(Modeling code records)
╔══
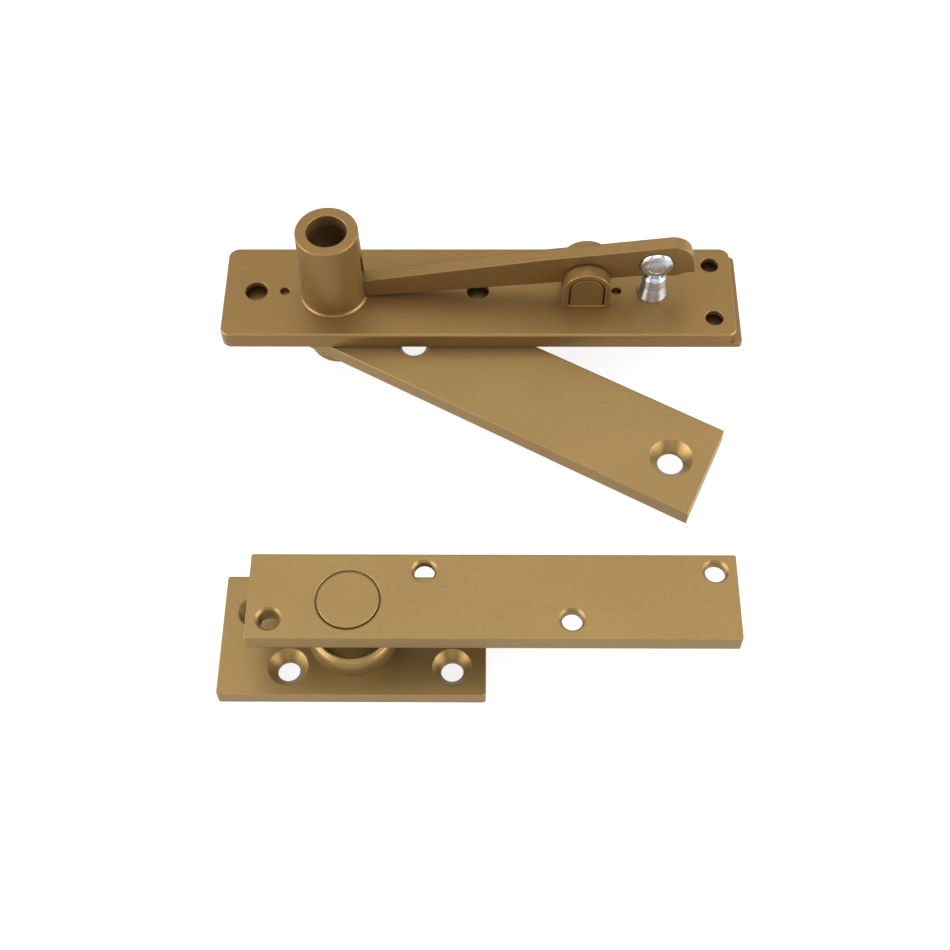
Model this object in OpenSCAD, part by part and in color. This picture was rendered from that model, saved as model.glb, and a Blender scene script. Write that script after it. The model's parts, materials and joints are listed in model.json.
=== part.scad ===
// Centre-hung door pivot set: a top pivot with a retractable pin and a
// floor pivot with a thrust bearing, laid out side by side.
// Millimetres, +Z up. Origin: the floor pivot's axis at the underside of the
// floor plate. Both assemblies stand on Z = 0.

/* [Frame plate] */
// Length of the frame plate along X
frame_l = 144.6; // [140:0.2:150]
// Width of the frame plate
frame_w = 31.75; // [30:0.25:34]
// Thickness of the frame plate
frame_t = 3.9; // [3.6:0.1:4.2]
// Thickness of the cover plate under the frame plate
cover_t = 1.4; // [1.2:0.1:1.6]
// Corner radius of the frame plate
frame_r = 3; // [1:0.5:5]
// Radius of the large screw holes
frame_hole_r = 3.2; // [2.6:0.1:3.4]
// Radius of the small screw holes
frame_hole_small_r = 2.55; // [2.2:0.05:2.8]

/* [Pin housing] */
// Height of the housing above the frame plate
house_h = 25.5; // [24:0.5:28]
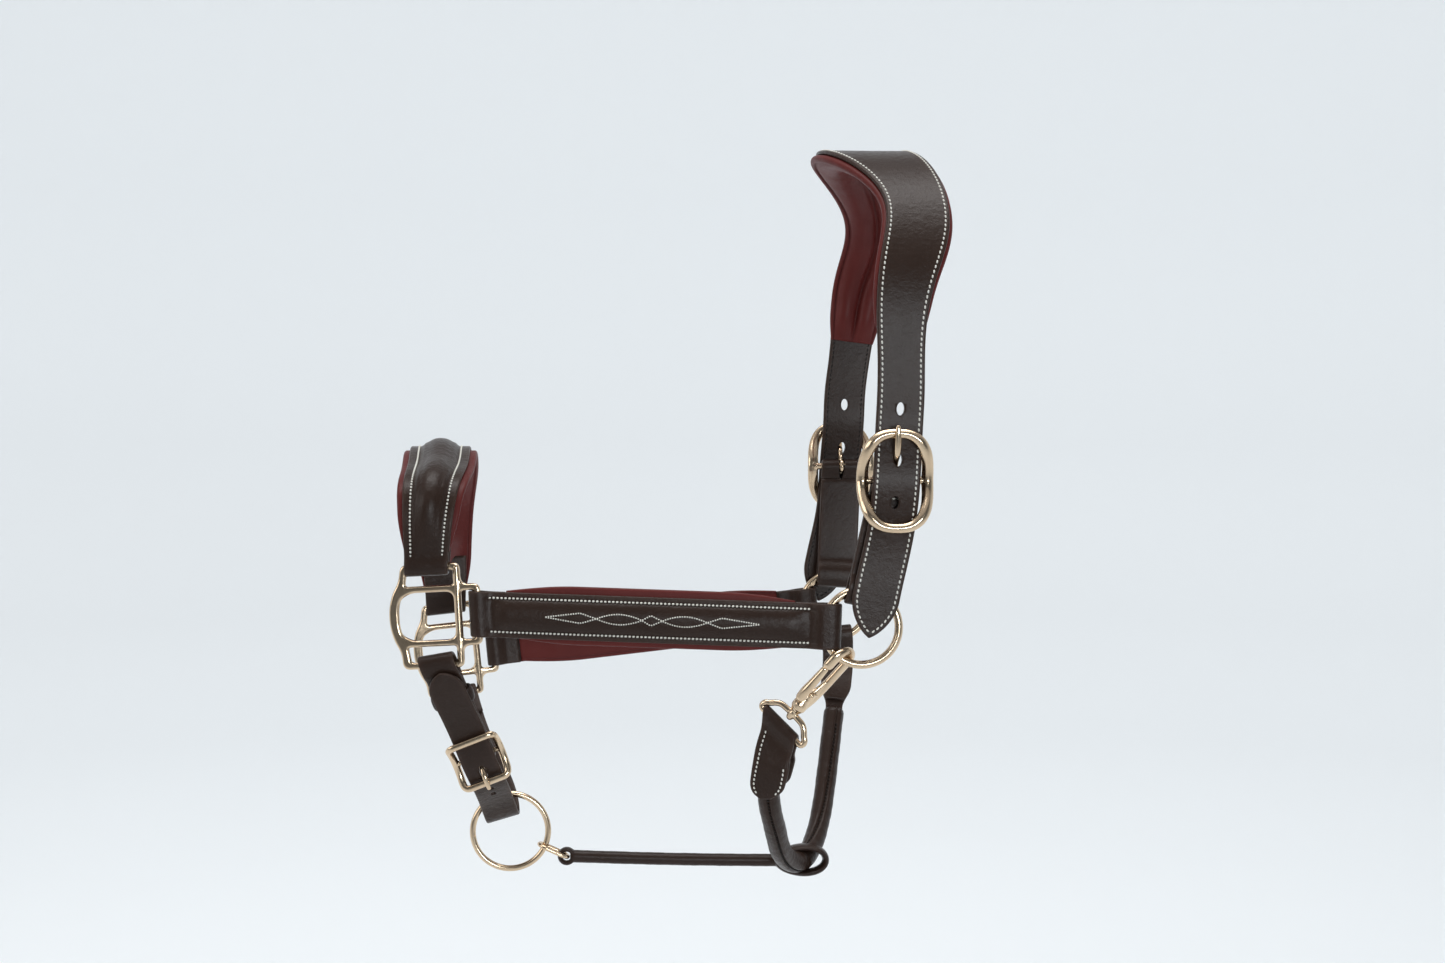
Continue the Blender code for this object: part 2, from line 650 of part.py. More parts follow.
def chin_billet_line():
    line, length = chin_line()
    out = [line.place(u, 0, n) for u, n in ((1.5, 7.0), (21.0, 5.7), (length - 27, 4.0), (length - 13, 3.7),
                                            (length, 5.2), (length + 12, 3.6))]
    off = on_fitting(OFF, 0.6, -26.2)
    bend_at = np.array(CHIN_BEND)
    low = [(bend_at[0] - 2.0, -11.0, bend_at[2] + 7.5), tuple(bend_at), (bend_at[0] - 1.0, 10.0, bend_at[2] + 6.0)]
    climb = bend_at * 0.45 + off * 0.55
    rows = [(*p, CHIN_WIDTH / 2) for p in out + low + [climb, off]]
    across = [CHIN_ACROSS, CHIN_ACROSS, CHIN_ACROSS, (0.95, 0.0, 0.25), (0.97, 0.1, 0.2),
              fitting_axis(OFF, 0)]
    return Line(rows, across, [(-205, 0, -290)], slanted=True)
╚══
Give the listing above again, word for word.

→ **REPLY TO THE TASK**:
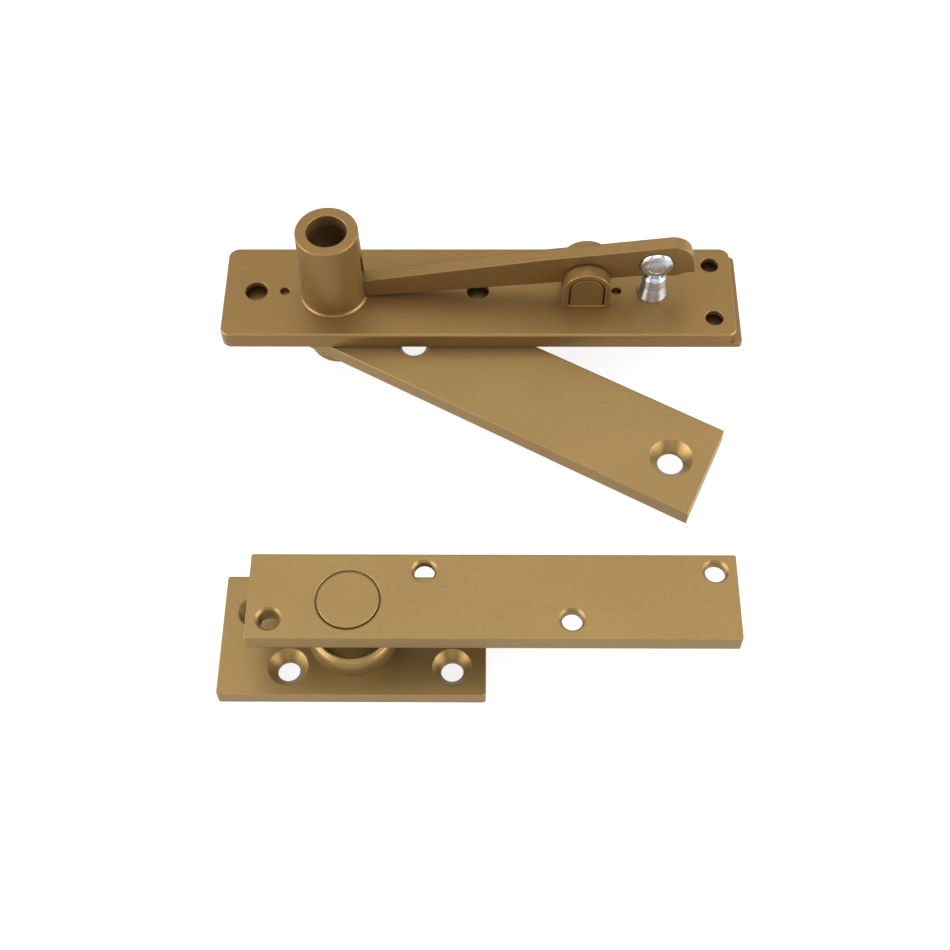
Model this object in OpenSCAD, part by part and in color. This picture was rendered from that model, saved as model.glb, and a Blender scene script. Write that script after it. The model's parts, materials and joints are listed in model.json.
=== part.scad ===
// Centre-hung door pivot set: a top pivot with a retractable pin and a
// floor pivot with a thrust bearing, laid out side by side.
// Millimetres, +Z up. Origin: the floor pivot's axis at the underside of the
// floor plate. Both assemblies stand on Z = 0.

/* [Frame plate] */
// Length of the frame plate along X
frame_l = 144.6; // [140:0.2:150]
// Width of the frame plate
frame_w = 31.75; // [30:0.25:34]
// Thickness of the frame plate
frame_t = 3.9; // [3.6:0.1:4.2]
// Thickness of the cover plate under the frame plate
cover_t = 1.4; // [1.2:0.1:1.6]
// Corner radius of the frame plate
frame_r = 3; // [1:0.5:5]
// Radius of the large screw holes
frame_hole_r = 3.2; // [2.6:0.1:3.4]
// Radius of the small screw holes
frame_hole_small_r = 2.55; // [2.2:0.05:2.8]

/* [Pin housing] */
// Height of the housing above the frame plate
house_h = 25.5; // [24:0.5:28]
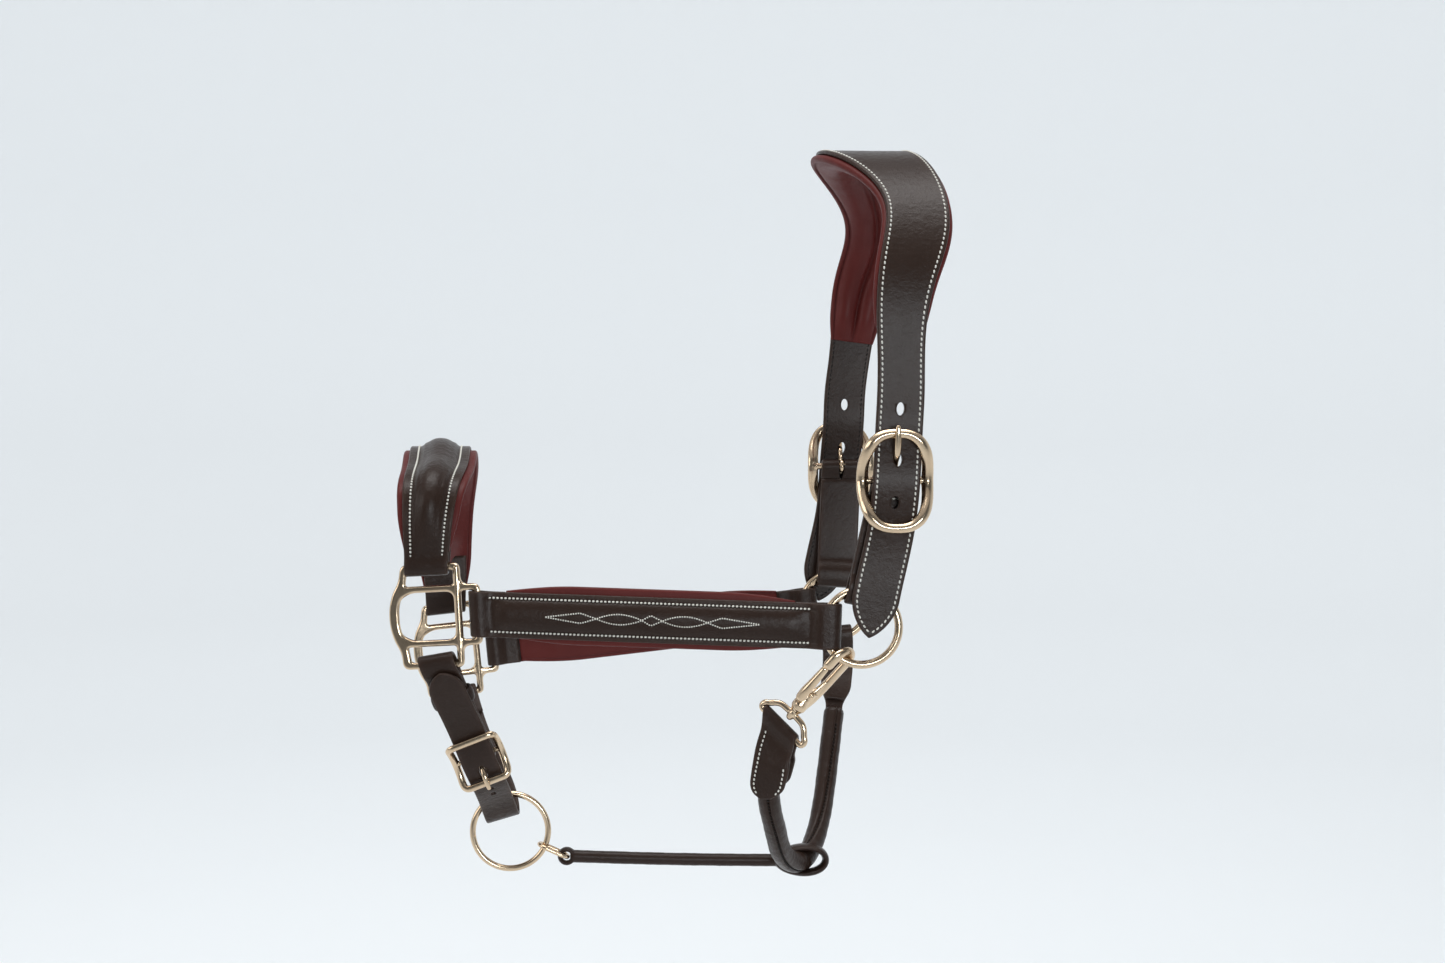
Continue the Blender code for this object: part 2, from line 650 of part.py. More parts follow.
def chin_billet_line():
    line, length = chin_line()
    out = [line.place(u, 0, n) for u, n in ((1.5, 7.0), (21.0, 5.7), (length - 27, 4.0), (length - 13, 3.7),
                                            (length, 5.2), (length + 12, 3.6))]
    off = on_fitting(OFF, 0.6, -26.2)
    bend_at = np.array(CHIN_BEND)
    low = [(bend_at[0] - 2.0, -11.0, bend_at[2] + 7.5), tuple(bend_at), (bend_at[0] - 1.0, 10.0, bend_at[2] + 6.0)]
    climb = bend_at * 0.45 + off * 0.55
    rows = [(*p, CHIN_WIDTH / 2) for p in out + low + [climb, off]]
    across = [CHIN_ACROSS, CHIN_ACROSS, CHIN_ACROSS, (0.95, 0.0, 0.25), (0.97, 0.1, 0.2),
              fitting_axis(OFF, 0)]
    return Line(rows, across, [(-205, 0, -290)], slanted=True)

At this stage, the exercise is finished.